I read a restaurant review recently that mentioned deep-fried eggs. I got the impression the yolk was runny and the outside covered in breadcrumbs and crisp, and that it was still roughly egg shaped rather than fried-egg shaped. Ever since, I've been wondering how you deep fry an egg. Any idea how I'd go about it?

Peggy Phillips, Chester

I, too, remember enjoying and being amazed by a similar-sounding egg at The Glasshouse restaurant in Kew a couple of years ago. This one was truffled, an effect they achieve by storing the fresh eggs in a jar with a black truffle. The shells are permeable enough for the egg to take on the heady perfume and taste of the truffle. Chef Anthony Boyd explains that first you must poach the egg in water with a dash of vinegar (never salt). The water should be boiling, but not too vigorously. When the egg is half cooked, take it out with a slotted spoon and plunge gently into iced water. Then leave it in the fridge until it sets and you can handle it. Trim the white so it's a tidy golf-ball shape and dip in flour, then in beaten egg, then in fine breadcrumbs. Leave in the fridge until you want to deep fry it. Pop it in the fryer for only about 40 seconds, long enough to warm the inside without cooking it further and setting the yolk, and to crisp the coating. The Glasshouse serves deep-fried truffled egg with a warm salad of wood pigeon. Boyd admits, "It's quite difficult to make at home if you don't know what you're doing."

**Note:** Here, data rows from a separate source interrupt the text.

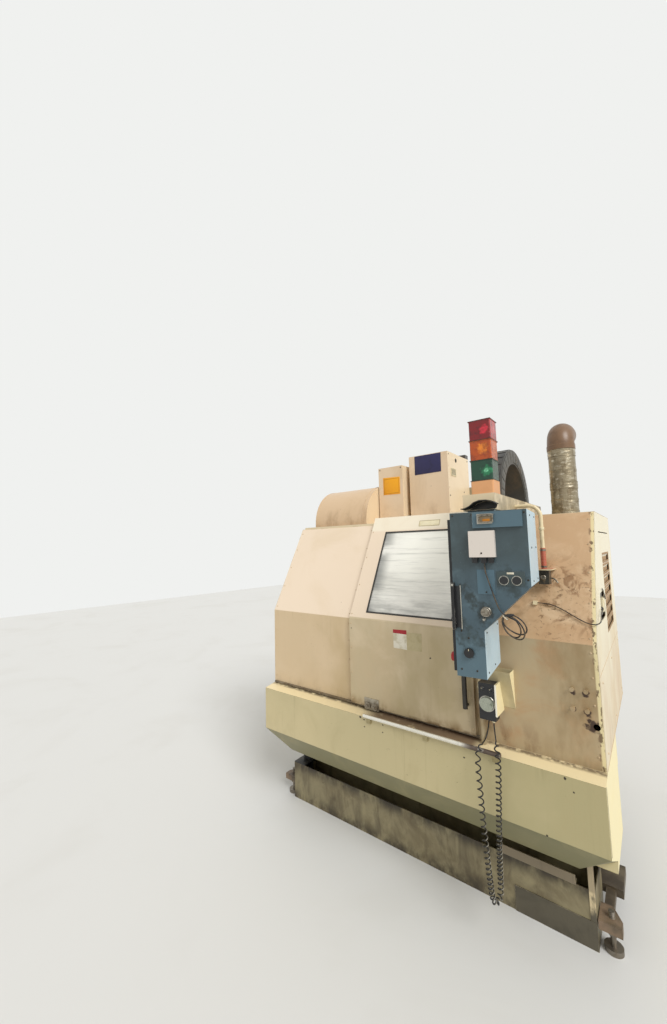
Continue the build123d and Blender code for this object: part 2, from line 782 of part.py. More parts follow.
# Screws of the three slides
with BuildPart() as y_screw:
    rod("Y", SPINDLE_X, Y_SCREW_Z, (PEDESTAL_FRONT, channel_end + NUT_DEPTH / 2),
        Y_SCREW_RADIUS)
finish(y_screw, "y_screw")

with BuildPart() as z_screw:
    rod("Z", SPINDLE_X, Z_SCREW_Y, (LOW_BOSS_Z, boss_top - SEAT), Z_SCREW_RADIUS)
finish(z_screw, "z_screw")

with BuildPart() as x_screw:
    rod("X", SPINDLE_Y, X_SCREW_Z, (SPINDLE_X - SADDLE_WIDTH / 2, SPINDLE_X + SADDLE_WIDTH / 2),
        X_SCREW_RADIUS)
finish(x_screw, "x_screw")

# Saddle: runs on the bed's rails and carries the table's rails
with BuildPart() as saddle:
    saddle_x = (SPINDLE_X - SADDLE_WIDTH / 2, SPINDLE_X + SADDLE_WIDTH / 2)
    saddle_y = (SPINDLE_Y - SADDLE_DEPTH / 2, SPINDLE_Y + SADDLE_DEPTH / 2)
    block(saddle_x, saddle_y, (SADDLE_LOW, SADDLE_TOP))
    for side in (-1, 1):
        x = SPINDLE_X + side * Y_RAIL_SPREAD / 2
        groove = RAIL_WIDTH / 2 + SEAT
        block((x - groove, x + groove), saddle_y, (SADDLE_LOW, RAIL_TOP + SEAT), Mode.SUBTRACT)
        y = SPINDLE_Y + side * X_RAIL_SPREAD / 2
        block((saddle_x[0] + X_RAIL_END, saddle_x[1] - X_RAIL_END),
              (y - X_RAIL_WIDTH / 2, y + X_RAIL_WIDTH / 2), (SADDLE_TOP, SADDLE_TOP + RAIL_HIGH))
    block((saddle_x[0] + TROUGH_END, saddle_x[1] - TROUGH_END),
          (SPINDLE_Y - TROUGH_WIDTH / 2, SPINDLE_Y + TROUGH_WIDTH / 2),
          (SADDLE_TOP - TROUGH_DEEP, SADDLE_TOP), Mode.SUBTRACT)
    rod("X", SPINDLE_Y, X_SCREW_Z, saddle_x, X_SCREW_RADIUS + BEARING, Mode.SUBTRACT)
    block((SPINDLE_X - NUT_WIDTH / 2, SPINDLE_X + NUT_WIDTH / 2),
          (SPINDLE_Y - NUT_DEPTH / 2, SPINDLE_Y + NUT_DEPTH / 2),
          (BED_TOP - NUT_DROP, SADDLE_LOW))
    rod("Y", SPINDLE_X, Y_SCREW_Z, saddle_y, Y_SCREW_RADIUS + BEARING, Mode.SUBTRACT)
finish(saddle, "saddle")

# Work table with its T-slots
with BuildPart() as work_table:
    table_x = (SPINDLE_X - TABLE_WIDTH / 2, SPINDLE_X + TABLE_WIDTH / 2)
    table_y = (SPINDLE_Y - TABLE_DEPTH / 2, SPINDLE_Y + TABLE_DEPTH / 2)
    block(table_x, table_y, (TABLE_LOW, TABLE_TOP))
    block((SPINDLE_X - X_NUT_WIDTH / 2, SPINDLE_X + X_NUT_WIDTH / 2),
          (SPINDLE_Y - X_NUT_DEPTH / 2, SPINDLE_Y + X_NUT_DEPTH / 2),
          (TABLE_LOW - X_NUT_DROP, TABLE_LOW))
    rod("X", SPINDLE_Y, X_SCREW_Z, (SPINDLE_X - X_NUT_WIDTH / 2, SPINDLE_X + X_NUT_WIDTH / 2),
        X_SCREW_RADIUS + BEARING, Mode.SUBTRACT)
    for side in (-1, 1):
        y = SPINDLE_Y + side * X_RAIL_SPREAD / 2
        groove = X_RAIL_WIDTH / 2 + SEAT
        block(table_x, (y - groove, y + groove), (TABLE_LOW, SADDLE_TOP + RAIL_HIGH + SEAT),
              Mode.SUBTRACT)
    for slot in range(SLOTS):
        y = SPINDLE_Y + (slot - (SLOTS - 1) / 2) * SLOT_PITCH
        block(table_x, (y - SLOT_NECK / 2, y + SLOT_NECK / 2),
              (TABLE_TOP - SLOT_NECK_DEEP, TABLE_TOP), Mode.SUBTRACT)
        block(table_x, (y - SLOT_HEAD / 2, y + SLOT_HEAD / 2),
              (TABLE_TOP - SLOT_HEAD_DEEP, TABLE_TOP - SLOT_NECK_DEEP), Mode.SUBTRACT)
finish(work_table, "work_table")

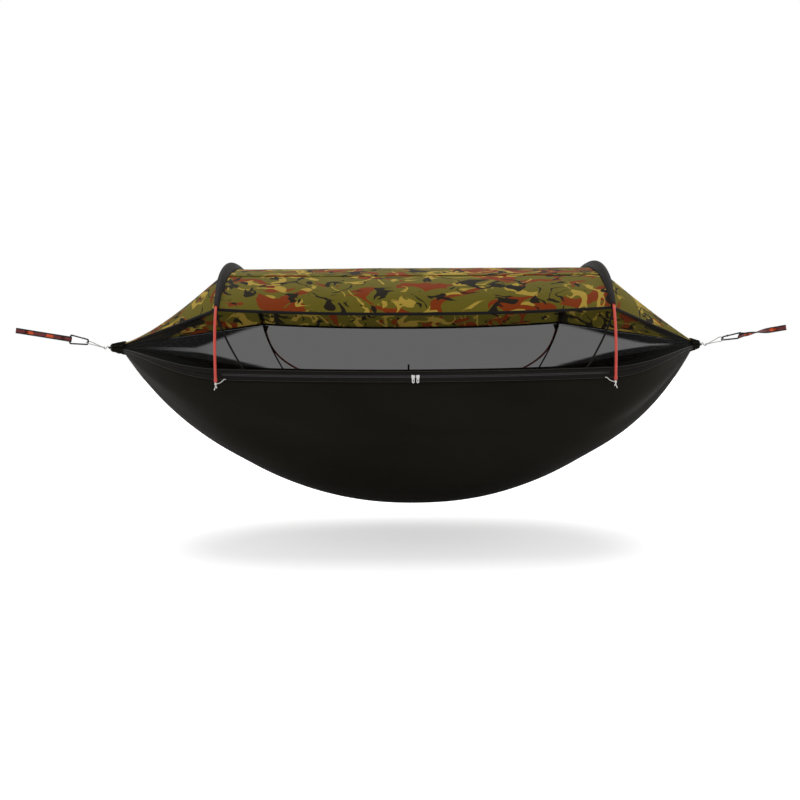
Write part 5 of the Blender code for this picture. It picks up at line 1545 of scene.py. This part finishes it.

Where can I get a chain-mail glove to open my oysters?

David Lim, Edinburgh

I'd never heard of such an accessory, and frankly it sounds a little pervy. Incidentally, the glove doesn't open the oysters, obviously; you wear it while carrying out this high-risk gourmet activity. But it turns out it does exist. After trying the usually fail-safe suspects, John Lewis and Lakeland, I took a leap into the unknown, and found one on a website called La Gondola ( www.lagondola.it), whose message rather reinforces my suspicion that this is a kinky request. It boasts that its products "remind us that commodity fetishism isn't necessarily bad, so long as the commodity is worth fetishising". The oyster glove and knife is a bank-balance-damaging $208, or €240.67 (£145). It comes with one of those lethal pointed knives for the actual opening. La Gondola has a toll-free number – 00800 5871993. Given the price it's charging for a glove, I should think so, too. If you're serious about opening oysters rather than wanting to dress up like a knight of the seafood table, the knack is to insert the knife into the small gap near the hinge and twist it once.

Why are supermarkets so frustrating? I bought some tiny lemon tarts in a box, made by Bonne Maman, the French jam people, and they were delish. Can I find them again? I rotate between Sainsbury's, Waitrose and Tesco, can't remember which of the three I bought them in, and have looked high and low in each to no avail.

Liz Keegan, Middlesex

Do you take me for your personal shopper? On second, more generous thoughts, that is virtually what I'm supposed to be, and I so know that feeling of trying to pinpoint exactly what you're looking for along the endless aisles. I checked with Sainsbury's on 0800 636 262 – their number for customers, on which a helpful person at the other end will tell you what's in your branch – who said they should be in your nearest store, but didn't know exactly where. Biscuits, perhaps. Seems to me that's only half the answer you want. Waitrose stocks them, too. The Bonne Maman tartelettes au citron are £1.09 for eight, individually wrapped, and are definitely in the biscuits section – not with the other jam and lemon tarts.